I realize how incredibly lame these things sound as L is crying in my lap, “It is ok if you miss your mama in China, but I am always going to be your mama too.   Even if you are mad at me, I am always going to be your mommy.   I will always love you and take care of you.  And even though you get mad at M, she is always going to be your sister.  Forever and ever.”

“Until I die?” she asked quietly.

“Yes.  Even after you die, she will still be your sister. Even if she is far away, she will be your sister.  Even if you don’t see her every day. Just like Jiejie and Didi are your sister and brother, always and forever.”

She thought this over.

I thought it over too.  I realized that L might have thought, in a magical thinking kind of way, that wishing M was not her sister any more might make it true.  I suspect she was thinking about her Jiejie and Didi and thinking maybe they weren’t her sister and brother any more, so these things could really happen.
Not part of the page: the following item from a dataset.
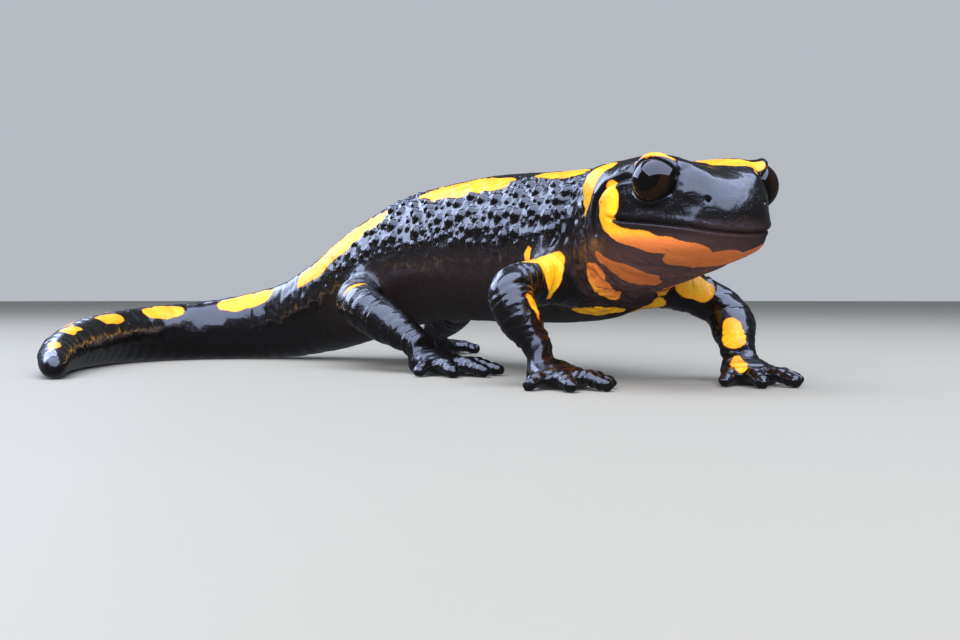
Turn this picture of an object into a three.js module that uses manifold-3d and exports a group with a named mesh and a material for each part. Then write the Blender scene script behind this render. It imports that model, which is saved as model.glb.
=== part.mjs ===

“Mama, I am so SORRY.  I love you.” she sobbed.  L often lashes out, but once she stops being so angry, she apologizes and apologizes.

“You don’t have to be sorry, babygirl.  It is ok to wish you could be with your mama in China.  It is ok to be mad at me or mad at M sometimes.  We know you love us, even when you are mad.  We love you too, even when WE are mad.  M loves you even though she doesn’t like it when you come in her room without asking first.”

Then, we talked for a bit about the injustice of big sisters who like privacy and little sisters who only want to play with things in their big sister’s room.   It wasn’t long before all was right in L’s world again.

I, on the other hand, have been thinking about it all day.